MacMillan String Quartets original

The Strad Issue: September 2018  
Description: Pristine performances of quartets by a great living composer 
Musicians: Royal Quartet  
Works: MACMILLAN Visions of a November Spring; Why Is This Night Different?; String Quartet No.3
Catalogue Number: HYPERION CDA68196

Seldom can a string quartet have sounded so effortlessly immaculate. There’s an astonishingly pristine quality to these assured accounts of James MacMillan’s three numbered string quartets from young Polish foursome the Royal Quartet.

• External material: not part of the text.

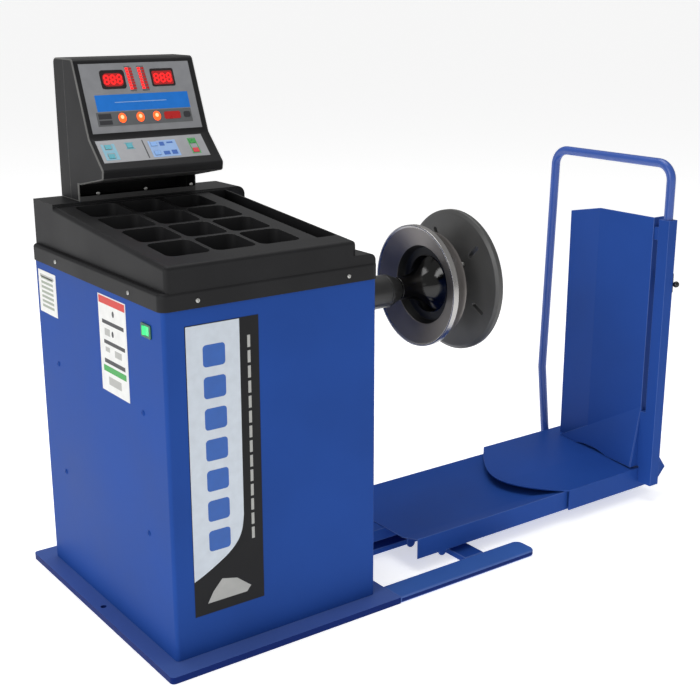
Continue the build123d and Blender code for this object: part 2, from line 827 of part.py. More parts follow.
def air_inlet():
    y = BACK + SHEET
    nut_end = y + 8
    fitting = rod_y((y, nut_end), NIPPLE_R + 4.5, NIPPLE_X, CONNECTION_Z)
    fitting += rod_y((nut_end, nut_end + NIPPLE_LENGTH), NIPPLE_R, NIPPLE_X, CONNECTION_Z)
    return fitting - rod_y((y + 2, nut_end + NIPPLE_LENGTH + 1), NIPPLE_BORE, NIPPLE_X, CONNECTION_Z)


# ---------- lift ----------
def mast_y(inset=0):
    return (LIFT_Y - MAST_HALF_Y + inset, LIFT_Y + MAST_HALF_Y - inset)


def lift_mast():
    web = block((MAST_X[0], MAST_X[0] + 62), mast_y(), (BASE_T, MAST_TOP))
    web -= block((MAST_X[0] + MAST_T, MAST_X[1]), mast_y(MAST_T), (BASE_T, MAST_TOP))
    foot = block(MAST_X, mast_y(), (BASE_T, BASE_T + MAST_T))
    head = block(MAST_X, mast_y(), (MAST_TOP - 20, MAST_TOP))
    return web + foot + head


def guide_rods():
    z = (BASE_T + MAST_T, MAST_TOP - 20)
    return group([rod_z(z, GUIDE_R, ROD_X, LIFT_Y + side * GUIDE_HALF_Y) for side in (-1, 1)])


def cylinder_barrel():
    low = BASE_T + MAST_T
    barrel = rod_z((low, BARREL_TOP), BARREL_R, ROD_X, LIFT_Y)
    barrel -= rod_z((low + 10, BARREL_TOP - GLAND_H), BARREL_BORE, ROD_X, LIFT_Y)
    return barrel - rod_z((low + 20, BARREL_TOP + 1), PISTON_ROD_R + RUN_FIT, ROD_X, LIFT_Y)


def piston_rod():
    low = BASE_T + MAST_T + 12
    rod = rod_z((low, SLIDER_Z[1] - 16), PISTON_ROD_R, ROD_X, LIFT_Y)
    return rod + rod_z((low, low + PISTON_H), PISTON_R, ROD_X, LIFT_Y)


def lift_slider():
    slider = block(SLIDER_PLATE_X, (LIFT_Y - 70, LIFT_Y + 70), SLIDER_Z)
    x = (ROD_X - 18, SLIDER_PLATE_X[0])
    for side in (-1, 1):
        y = sorted((LIFT_Y + side * 30, LIFT_Y + side * 70))
        slider += block(x, y, (SLIDER_Z[0], SLIDER_Z[0] + BLOCK_H))
        slider += block(x, y, (SLIDER_Z[1] - BLOCK_H, SLIDER_Z[1]))
    slider += block(x, (LIFT_Y - 30, LIFT_Y + 30), (SLIDER_Z[1] - 16, SLIDER_Z[1]))
    for side in (-1, 1):
        slider -= rod_z((0, SLIDER_Z[1] + 1), GUIDE_R + RUN_FIT, ROD_X, LIFT_Y + side * GUIDE_HALF_Y)
    return slider


def lift_beam():
    top = FLOOR_Z - LIFT_SHEET
    y = (LIFT_Y - 40, LIFT_Y + 40)
    beam = block((SLIDER_PLATE_X[1], BEAM_END), y, (43, top))
    return beam - block((SLIDER_PLATE_X[1] + 4, BEAM_END + 1), (y[0] + 4, y[1] - 4), (47, top - 4))


def lift_tray():
    """Trough with skirts, and two round-ended lugs welded under its end by the machine."""
    near, far = TRAY_LIFT_Y
    low, high = TRAY_LIFT_Z
    left, right = far - BAND_W, near + BAND_W
    run = [(far, low), (far, high), (left, FLOOR_Z), (right, FLOOR_Z), (near, high), (near, low)]
    tray = side_prism(thickened(run, LIFT_SHEET), TRAY_LIFT_X)
    for x, y in LUGS:
        across = (y, y + LUG_T)
        tray += block(span(x, 2 * LUG_R), across, (LUG_Z, FLOOR_Z)) + rod_y(across, LUG_R, x, LUG_Z)
    return tray


# ---------- carriage ----------
def carriage_deck():
    """Wheel deck with a rounded nose, a crease along it, two skirts and a pointed cheek on the near side."""
    t = CAR_SHEET
    run = [(CAR_NEAR_Y + t / 2, CAR_NEAR_TOP), (CREASE_Y, CAR_TOP), (CAR_FAR_Y, CAR_TOP)]
    deck = side_prism(thickened(run, -t), (NOSE_FRONT_X, CAR_X[1]))
    far_x, near_x = NOSE_FAR_X, CAR_X[0]
    nose = make_face([
        Spline((far_x, CAR_FAR_Y, 0), *[(x, y, 0) for x, y in NOSE], (near_x, CAR_NEAR_Y, 0)),
        Polyline(
            (near_x, CAR_NEAR_Y, 0), (CAR_X[1], CAR_NEAR_Y, 0), (CAR_X[1], CAR_FAR_Y, 0), (far_x, CAR_FAR_Y, 0),
        ),
    ])
    deck &= extrude(nose, amount=200, dir=(0, 0, 1))
    deck += block((far_x, CAR_X[1]), (CAR_FAR_Y - t, CAR_FAR_Y), (CAR_SKIRT_Z, CAR_TOP))
    cheek = [
        (CAR_X[0], CAR_SKIRT_Z), (CAR_X[1], CAR_SKIRT_Z), (CAR_TIP_X, 81), (CAR_X[1] + 10, 120),
        (CAR_X[1] - 20, 120), (CAR_X[1] - 36, CAR_NEAR_TOP), (CAR_X[0], CAR_NEAR_TOP),
    ]
    deck += front_prism(cheek, (CAR_NEAR_Y, CAR_NEAR_Y + t))
    near, far = TRAY_LIFT_Y
    rim = TRAY_LIFT_Z[1] - 1
    low = FLOOR_Z + END_GAP
    under = CAR_TOP - t / 2
    left, right = far - END_INSET, near + END_INSET
    end = [
        (right, rim), (right, CAR_NEAR_TOP - t / 2), (CREASE_Y, under), (left, under), (left, rim),
        (far - BAND_W, low), (near + BAND_W, low),
    ]
    deck += side_prism(end, (CAR_X[1] - t, CAR_X[1]))
    for x in ROLLER_X:
        for y in ROLLER_Y:
            for side in (-1, 1):
                edge = y + side * (ROLLER_W / 2 + 3)
                cheek_z = (FLOOR_Z + 3, CAR_TOP - 3.5)
                deck += block((x - 8, x + 8), (edge - 2, edge + 2), cheek_z)
    for x in ROLLER_X:
        deck -= rod_y((ROLLER_Y[0] - 30, ROLLER_Y[1] + 30), ROLLER_AXLE_R, x, roller_z())
    return deck


def roller_z():
    return FLOOR_Z + ROLLER_R + 0.3


def carriage_axles():
    length = ROLLER_W + 10
    return group([rod_y(span(y, length), ROLLER_AXLE_R, x, roller_z()) for x in ROLLER_X for y in ROLLER_Y])


def rollers(x):
    pair = []
    for y in ROLLER_Y:
        ends = span(y, ROLLER_W)
        wheel = rod_y(ends, ROLLER_R, x, roller_z())
        pair.append(wheel - rod_y((ends[0] - 1, ends[1] + 1), ROLLER_BORE, x, roller_z()))
    return group(pair)


def back_plate():
    t = CAR_SHEET
    run = [
        (BACK_X + BACK_RETURN, BACK_NEAR_Y), (BACK_X, BACK_NEAR_Y), (BACK_X, BACK_FOLD_Y),
        (BACK_X + BACK_FAR_SWEEP, BACK_FAR_Y),
    ]
    plate = plan_prism(thickened(run, -t), (CAR_TOP, BACK_PEAK))
    beyond, above = BACK_FAR_Y + 10, BACK_PEAK + 5
    top = [(BACK_FOLD_Y, BACK_PEAK), (beyond, BACK_FAR_Z - 3), (beyond, above), (BACK_FOLD_Y, above)]
    plate -= side_prism(top, (BACK_X - 20, BACK_X + 60))
    toe = corner_wedge(0) - corner_wedge(t + 1)
    rise = TOE_GAP[2]
    half = (TOE_GAP[1] - TOE_GAP[0]) / 2
    radius = (half * half + rise * rise) / (2 * rise)
    toe -= rod_x((TOE_X - 20, BACK_X), radius, sum(TOE_GAP[:2]) / 2, CAR_TOP + rise - radius)
    return plate + toe


def corner_wedge(shift):
    """Wedge under the sloping toe that carries the back plate's near corner forward onto the deck."""
    far = (BACK_X + shift, TOE_FAR_Y, CAR_TOP)
    top = (BACK_X + shift, BACK_NEAR_Y, TOE_TOP)
    toe = (TOE_X + shift, BACK_NEAR_Y, CAR_TOP)
    corner = (BACK_X + shift, BACK_NEAR_Y, CAR_TOP)
    corners = ((far, top, toe), (far, toe, corner), (far, corner, top), (top, corner, toe))
    return Solid(Shell([Face(Wire.make_polygon(c)) for c in corners]))


def side_post():
    post = block(POST_X, POST_Y, (CAR_SKIRT_Z + 20, POST_TOP))
    w = POST_WALL
    post -= block((POST_X[0] + w, POST_X[1] - w), (POST_Y[0] + w, POST_Y[1] - w), (CAR_SKIRT_Z, POST_TOP - w))
    mid_x = sum(POST_X) / 2
    mid_y = sum(POST_Y) / 2
    return post - rod_z((POST_TOP - 27, POST_TOP + 3), HANDLE_R, mid_x, mid_y) + post_webs()


def post_webs():
    """Webs that tie the post and the back plate to the deck's near edge."""
    t = CAR_SHEET
    web_y = (BACK_NEAR_Y - t, BACK_NEAR_Y)
    outline = [(TOE_X, CAR_TOP), (BACK_X, TOE_TOP), (WEB_END_X, WEB_END_Z), (WEB_END_X, CAR_TOP)]
    web = front_prism(outline, web_y)
    low = block(POST_X, (POST_Y[1], web_y[0]), (CAR_TOP, TOE_TOP - 12))
    tie = block(POST_X, (POST_Y[1], CAR_NEAR_Y), (CAR_SKIRT_Z + 20, CAR_TOP))
    link = block((BACK_X + t, POST_X[1]), (POST_Y[1], BACK_NEAR_Y), LINK_Z)
    return web + low + tie + link


def push_handle():
    x = sum(POST_X) / 2
    near_y = sum(POST_Y) / 2
    high = HANDLE_TOP - HANDLE_R
    points = [
        (x, near_y, HANDLE_START_Z), (x, near_y, high), (x, HANDLE_FAR_Y, high), (x, *HANDLE_KNEE),
        (x, *HANDLE_FOOT),
    ]
    route = FilletPolyline(*points, radius=HANDLE_BEND)
    section = Plane(origin=points[0], z_dir=(0, 0, 1)) * (Circle(HANDLE_R) - Circle(HANDLE_R - HANDLE_WALL))
    return sweep(section, path=route)


def valve_box():
    width, height = VALVE_SIZE
    body = block((POST_X[1], POST_X[1] + width), VALVE_Y, span(LEVER_Z, height))
    slot_y = (VALVE_Y[0] - 1, VALVE_Y[0] + VALVE_SLOT_DEPTH)
    return body - block(span(LEVER_X, VALVE_SLOT[0]), slot_y, span(LEVER_Z, VALVE_SLOT[1]))


def valve_lever():
    stem = rod_y((KNOB_Y, LEVER_PIVOT_Y), LEVER_R, LEVER_X, LEVER_Z)
    stem += rod_x(span(LEVER_X, VALVE_SLOT[0] - 1), LEVER_R + 1.5, LEVER_PIVOT_Y, LEVER_Z)
    return stem + Pos(LEVER_X, KNOB_Y, LEVER_Z) * Sphere(KNOB_R)


# ---------- write ----------
def save(name, shape):
    export_step(shape, f"parts/{name}.step")


MAKERS = (
    base_plate, outrigger_bar, lift_base, cabinet_shell, rear_panel, panel_screws, front_trim, side_plates,
    switch_bezel, power_rocker, top_cover, weight_tray, cover_screws, head_shell, head_back, display_panel,
    keypad_plate, display_board, spindle_housing, spindle_nose, spindle_bearings, spindle_shaft, wheel_flange,
    pressure_plate, plate_bolts, quick_nut, nut_arms, inner_frame, force_sensors, driven_pulley, encoder_disc,
    motor, motor_pulley, drive_belt, power_board, power_inlet, air_inlet, lift_mast, guide_rods, cylinder_barrel,
    piston_rod, lift_slider, lift_beam, lift_tray, carriage_deck, carriage_axles, back_plate,
    side_post, push_handle, valve_box, valve_lever,
)

os.makedirs("parts", exist_ok=True)
for maker in MAKERS:
    save(maker.__name__, maker())
save("front_rollers", rollers(ROLLER_X[0]))
save("rear_rollers", rollers(ROLLER_X[1]))
for key_name, key_place in key_places().items():
    save(key_name, keypad_key(key_place))
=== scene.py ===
import json
import math

import bmesh
import bpy
from mathutils import Matrix, Vector


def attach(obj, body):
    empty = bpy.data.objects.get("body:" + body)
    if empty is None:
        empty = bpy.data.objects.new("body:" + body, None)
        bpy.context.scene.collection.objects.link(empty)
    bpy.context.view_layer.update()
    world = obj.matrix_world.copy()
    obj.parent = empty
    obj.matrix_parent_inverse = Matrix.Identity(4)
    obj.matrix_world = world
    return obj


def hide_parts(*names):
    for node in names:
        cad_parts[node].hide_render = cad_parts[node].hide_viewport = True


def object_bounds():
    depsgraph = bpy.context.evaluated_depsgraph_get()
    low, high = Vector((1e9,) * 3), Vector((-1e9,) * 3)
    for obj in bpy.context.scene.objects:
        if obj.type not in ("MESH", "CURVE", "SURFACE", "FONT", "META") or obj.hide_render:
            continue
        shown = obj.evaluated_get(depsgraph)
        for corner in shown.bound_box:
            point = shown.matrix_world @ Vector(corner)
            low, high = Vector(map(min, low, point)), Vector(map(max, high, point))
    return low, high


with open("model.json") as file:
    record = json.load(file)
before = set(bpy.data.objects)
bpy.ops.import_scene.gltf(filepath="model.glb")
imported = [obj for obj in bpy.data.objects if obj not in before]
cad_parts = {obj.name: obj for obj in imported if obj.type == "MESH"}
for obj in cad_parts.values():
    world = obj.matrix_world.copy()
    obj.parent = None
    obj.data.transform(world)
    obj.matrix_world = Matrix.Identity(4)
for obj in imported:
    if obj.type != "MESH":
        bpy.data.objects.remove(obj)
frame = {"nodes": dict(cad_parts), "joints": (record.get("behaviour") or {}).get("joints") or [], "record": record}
cad_low, cad_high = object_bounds()
nodes = frame["nodes"]
MM = 0.001
SHARP = math.radians(32)
FLOOR_REACH = 2000
FLOOR_GAP = 0.0005


# ---------- places taken from the frame ----------
def joint(name):
    return next(j for j in frame["joints"] if j["name"] == name)


SPINDLE = Vector(joint("spindle_spin")["pos_m"])
BODY_OF = {n: b for b, names in frame["record"]["behaviour"]["bodies"].items() for n in names}


# ---------- camera, lights and floor ----------
def make_camera():
    data = bpy.data.cameras.new("camera")
    camera = bpy.data.objects.new("camera", data)
    bpy.context.scene.collection.objects.link(camera)
    camera.location = (-1.5078, -2.7430, 1.5776)
    camera.rotation_euler = (math.radians(73.81), 0, math.radians(-36.05))
    data.sensor_width = 36
    data.lens = 62.2
    data.clip_end = 5000
    bpy.context.scene.camera = camera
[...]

The Royal players bring sharp definition – and, it has to be said, quite a hard edge – to even the densest, thickest textures of the Third Quartet, teasing apart MacMillan’s rich heterophony to marvellously vivid effect. There’s a brutal precision to their frenzied dance that closes the first quartet, Visions of a November Spring. Their ensemble is uncannily precise – bringing an almost electronic quality to the explosive chords with which MacMillan often interrupts his keening, folk-inspired melodies – and their chameleon-like ability to vary their ensemble sound is put to compelling effect in his often startlingly abrupt changes of mood.

The nagging doubt, however, is that despite the surface precision, the Royal players tend to shy away from grappling fully with MacMillan’s drama – of the ‘sheer frenzy, craziness’ of his own creative surge in Visions of a November Spring, for instance, or a child’s view on spiritual renewal in the second quartet, Why Is This Night Different? These are works with drama embedded deep within them, and despite their immaculate, exquisitely rendered accounts, that’s something that the Royal players sometimes struggle to convey.